One other observation we can make is that we still have to work on the details. Due to the casting, the crown will lose a little detail. We therefore have to overcompensate for it, which can be done by continue using the Dremel tool on the cast-able resin print.

For now we will continue to prepare for the Science Fair by making posters and other materials to explain our process as clear as possible to the visitors.

Rebuilt from the ground up

One of the methods for restoration that we wanted to explore was completely rebuilding the crown digitally. We did this in Solidworks by reverse engineering what we could from the existing crown. With this method the details will be much clearer than with digital retouching. However, the historical charm could be lost with a digital made model. That is why we will make a model to see how accurate we can get.

We knew the overall dimensions and could work out many of the angles and curves by taking multiple measurements from a datum point (ie the height and distance to centre).

Unfortunately due to the degradation of the existing crown there were a number of elements that we had no reference point for, such as the flower details that are repeated above the collar of the crown. For this we tried to find examples of similar details in other royal crowns but ultimately had to create our own interpretation of the details and so are not sure if it is accurate compared to the original.

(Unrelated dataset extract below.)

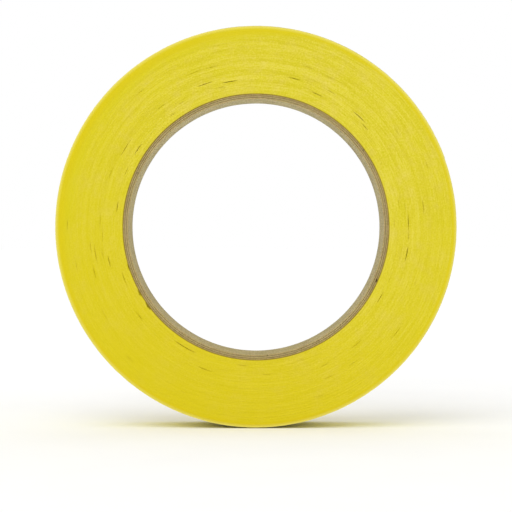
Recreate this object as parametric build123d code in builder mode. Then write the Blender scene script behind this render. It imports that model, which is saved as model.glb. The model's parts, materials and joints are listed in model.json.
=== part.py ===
from build123d import *
import math
import os

# Masking tape roll: a creped paper tape wound on a spiral-wound board core.
# Frame: origin at the centre of the core's bore, Y along the roll's axis, Z up,
# so the roll stands on its rim like a wheel. Angles are in degrees in the XZ
# plane, from +X towards +Z, counter-clockwise as seen from the front (-Y).
# All lengths are in millimetres.

# --- core: three board plies wound as spirals, each with a slanted butt seam ---
CORE_BORE_R = 38.1  # standard 3 inch core
CORE_PLIES = ["core_inner_ply", "core_middle_ply", "core_outer_ply"]
CORE_PLY_T = 0.5
CORE_R = CORE_BORE_R + len(CORE_PLIES) * CORE_PLY_T
SEAM_GAP = 0.3  # the two edges of a ply's strip don't quite meet
SEAM_LEAN = 51.5  # degrees between the seam and the roll's axis
INNER_SEAM_AT = 292.0
SEAM_STEP = 360 / len(CORE_PLIES)  # so that no two seams lie over each other

# --- tape: one strip, wound clockwise as seen from the front ---
TAPE_WIDTH = 18.0
TAPE_T = 0.128  # backing and adhesive together
ADHESIVE_T = 0.030
ROLL_R = 60.0  # nominal, at the tip of the strip
TIP_AT = 20.0  # where the strip ends

# --- cutter for the seams, longer and deeper than the ply it slits ---
SLIT_LENGTH = 2.2 * TAPE_WIDTH
SLIT_REACH = 3.0  # to each side of the ply's middle radius

# --- last lap: four quarter arcs, tangent where they meet ---
# The lap climbs by one tape thickness in a turn. The centres of its arcs sit on
# the corners of a small square round the bore's axis.
LAP_START_R = ROLL_R - 2 * TAPE_T  # nominal, under the start of the lap
QUARTER_CLIMB = TAPE_T / 4
QUARTERS = [TIP_AT - 90 * k for k in range(5)]
RADII = [LAP_START_R + k * QUARTER_CLIMB for k in range(4)]

# --- tail: the strip's last stretch, which peels off the roll ---
# It has to lie within the last quarter, whose arc it follows.
TAIL_SEGMENTS = 8
TAIL_STEP = 10.0  # degrees of roll that each segment covers
TAIL_LIFT = 0.010  # clearance under the tail
TAIL_JOINT = 0.030  # clearance between one segment and the next
TAIL_R = RADII[3]
HALF_JOINT = math.degrees(TAIL_JOINT / 2 / TAIL_R)
PEEL_AT = TIP_AT + TAIL_SEGMENTS * TAIL_STEP
STUCK_END = PEEL_AT - 360 + HALF_JOINT  # where the stuck part of the last lap stops


def polar(centre, radius, angle):
    """A point of the XZ plane, as sketch coordinates."""
    a = math.radians(angle)
    return (centre[0] + radius * math.cos(a), centre[1] + radius * math.sin(a))


def arc_centres():
    """Centres of the last lap's quarter arcs, evened out round the bore's axis."""
    corners = [(0.0, 0.0)]
    for angle in QUARTERS[1:4]:
        corners.append(polar(corners[-1], -QUARTER_CLIMB, angle))
    mean_x = sum(x for x, z in corners) / 4
    mean_z = sum(z for x, z in corners) / 4
    return [(x - mean_x, z - mean_z) for x, z in corners]


CENTRES = arc_centres()
TAIL_CENTRE = CENTRES[3]


def radial_line(centre, low, high, angle):
    """A short line outwards from radius low to radius high."""
    Line(polar(centre, low, angle), polar(centre, high, angle))


def spiral_arcs(rise, stop_at):
    """The last lap's arcs, lifted by rise, from the tip's angle clockwise to stop_at."""
    for k in range(4):
        start, end = QUARTERS[k], max(QUARTERS[k + 1], stop_at)
        CenterArc(CENTRES[k], RADII[k] + rise, start, end - start)


def lap_layer(low, high):
    """Section of one layer of the stuck last lap, between two heights above the lap below."""
    with BuildLine() as outline:
        spiral_arcs(low, STUCK_END)
        radial_line(CENTRES[0], RADII[0] + low, RADII[0] + high, TIP_AT)
        radial_line(TAIL_CENTRE, TAIL_R + low, TAIL_R + high, STUCK_END)
        spiral_arcs(high, STUCK_END)
    make_face(outline.edges())


def tail_layer(low, high, start, end):
    """Section of one layer of a tail segment, between two heights and two angles."""
    with BuildLine() as outline:
        CenterArc(TAIL_CENTRE, TAIL_R + low, start, end - start)
        CenterArc(TAIL_CENTRE, TAIL_R + high, start, end - start)
        for angle in (start, end):
            radial_line(TAIL_CENTRE, TAIL_R + low, TAIL_R + high, angle)
    make_face(outline.edges())


def save(part, name):
    part.label = name
    export_step(part, f"parts/{name}.step")


def core_ply(number, name):
    """A tube slit by its slanted seam."""
    low = CORE_BORE_R + number * CORE_PLY_T
    middle = low + CORE_PLY_T / 2
    out_x, out_z = polar((0, 0), 1, INNER_SEAM_AT - number * SEAM_STEP)
    seam_plane = Plane(
        origin=(middle * out_x, 0, middle * out_z),
        x_dir=(-out_z, 0, out_x),
        z_dir=(out_x, 0, out_z),
    )
    with BuildPart() as ply:
        with BuildSketch(Plane.XZ):
            Circle(low + CORE_PLY_T)
            Circle(low, mode=Mode.SUBTRACT)
        extrude(amount=TAPE_WIDTH / 2, both=True)
        with BuildSketch(seam_plane):
            Rectangle(SEAM_GAP, SLIT_LENGTH, rotation=SEAM_LEAN)
        extrude(amount=SLIT_REACH, both=True, mode=Mode.SUBTRACT)
    save(ply.part, name)


def wound_laps():
    """Every lap but the last, as one solid.

    The outside climbs with the strip and drops by one tape thickness where the
    last lap sets off.
    """
    with BuildPart() as laps:
        with BuildSketch(Plane.XZ):
            with BuildLine():
                spiral_arcs(0, QUARTERS[4])
                radial_line(CENTRES[0], RADII[0], RADII[0] + TAPE_T, TIP_AT)
            make_face()
            Circle(CORE_R, mode=Mode.SUBTRACT)
        extrude(amount=TAPE_WIDTH / 2, both=True)
    save(laps.part, "wound_laps")


def strip_piece(name, draw_layer, *bounds):
    """One layer of a stretch of the strip, across the tape's full width."""
    with BuildPart() as piece:
        with BuildSketch(Plane.XZ):
            draw_layer(*bounds)
        extrude(amount=TAPE_WIDTH / 2, both=True)
    save(piece.part, name)


def outer_lap():
    """The last lap, as far as it is stuck down."""
    strip_piece("outer_lap_adhesive", lap_layer, 0, ADHESIVE_T)
    strip_piece("outer_lap_backing", lap_layer, ADHESIVE_T, TAPE_T)


def tail_segment(number):
    """A short rigid length of the tail, counted from the peel line to the tip.

    The segments hinge at the tape's outer face, so that they open outwards
    without running into each other.
    """
    is_tip = number == TAIL_SEGMENTS
    start = PEEL_AT - (number - 1) * TAIL_STEP - HALF_JOINT
    end = PEEL_AT - number * TAIL_STEP + (0 if is_tip else HALF_JOINT)
    strip_piece(f"tail_{number}_backing", tail_layer, ADHESIVE_T, TAPE_T, start, end)
    strip_piece(f"tail_{number}_adhesive", tail_layer, TAIL_LIFT, ADHESIVE_T, start, end)


os.makedirs("parts", exist_ok=True)
for number, name in enumerate(CORE_PLIES):
    core_ply(number, name)
wound_laps()
outer_lap()
for number in range(1, TAIL_SEGMENTS + 1):
    tail_segment(number)
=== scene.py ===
# A roll of yellow creped tape on a three-ply board core, with the strip's tail lying over the
# outside of the roll. The roll's axis is the Y axis, its front faces -Y and it stands on a
# floor below it. The tail is a chain of lengths, one across each of its hinges.
import json
import math

import bmesh
import bpy
import numpy as np
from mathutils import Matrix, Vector


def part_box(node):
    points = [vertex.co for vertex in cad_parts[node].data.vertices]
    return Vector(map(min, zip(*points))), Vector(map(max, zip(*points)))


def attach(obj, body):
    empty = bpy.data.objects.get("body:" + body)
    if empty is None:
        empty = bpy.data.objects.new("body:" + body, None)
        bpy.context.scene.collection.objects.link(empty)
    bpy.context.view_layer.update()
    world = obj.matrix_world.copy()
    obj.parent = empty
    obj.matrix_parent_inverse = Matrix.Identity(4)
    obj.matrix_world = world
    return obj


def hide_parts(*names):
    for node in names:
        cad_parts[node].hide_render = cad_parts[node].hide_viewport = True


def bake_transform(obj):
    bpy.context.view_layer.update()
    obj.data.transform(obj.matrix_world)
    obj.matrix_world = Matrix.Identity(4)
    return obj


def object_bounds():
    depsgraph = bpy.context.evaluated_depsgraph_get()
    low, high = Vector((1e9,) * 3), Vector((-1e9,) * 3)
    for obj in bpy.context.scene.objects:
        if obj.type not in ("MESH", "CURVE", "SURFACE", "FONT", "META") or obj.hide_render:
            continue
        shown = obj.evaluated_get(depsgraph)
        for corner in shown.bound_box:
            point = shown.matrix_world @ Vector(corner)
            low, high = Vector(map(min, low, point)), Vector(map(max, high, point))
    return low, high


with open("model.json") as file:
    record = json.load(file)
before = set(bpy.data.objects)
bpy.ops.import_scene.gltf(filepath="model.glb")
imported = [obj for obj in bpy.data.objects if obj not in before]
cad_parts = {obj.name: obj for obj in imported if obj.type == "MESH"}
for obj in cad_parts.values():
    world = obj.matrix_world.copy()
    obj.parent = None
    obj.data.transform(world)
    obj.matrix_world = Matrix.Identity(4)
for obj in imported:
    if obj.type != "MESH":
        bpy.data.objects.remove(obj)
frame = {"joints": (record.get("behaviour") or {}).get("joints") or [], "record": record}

cad_box = [list(c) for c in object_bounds()]

# ------------------------------------------------------------------ sizes, from the frame
# Lengths are in millimetres and become metres when a mesh is made. Angles are in degrees
# in the XZ plane, from +X towards +Z, counter-clockwise as seen from the front.
MM = 1000.0
mounts = {mount["name"]: mount for mount in frame["record"]["mounts"]}
laps_low, laps_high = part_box("wound_laps")
HALF_WIDTH = (laps_high.y - laps_low.y) / 2 * MM
BORE_RADIUS = mounts["core_bore"]["dims"]["r_mm"]
PLY_THICK = (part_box("core_outer_ply")[1].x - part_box("core_inner_ply")[1].x) / 2 * MM
CORE_RADIUS = BORE_RADIUS + 3 * PLY_THICK
TAPE_THICK = 0.128
TAIL_LIFT = 0.010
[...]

This seemed to be the most challenging part of rebuilding the crown digitally so we started with it and once we had the flower details figured out we moved on to bulking out the rest of the crown. Screenshots of the process can be seen below followed by a digital render of the finished crown.

Although the model is very accurate it still looks very clean and modern. That is why we decided not to use this digital model, but continue with the digitally retouched model from before.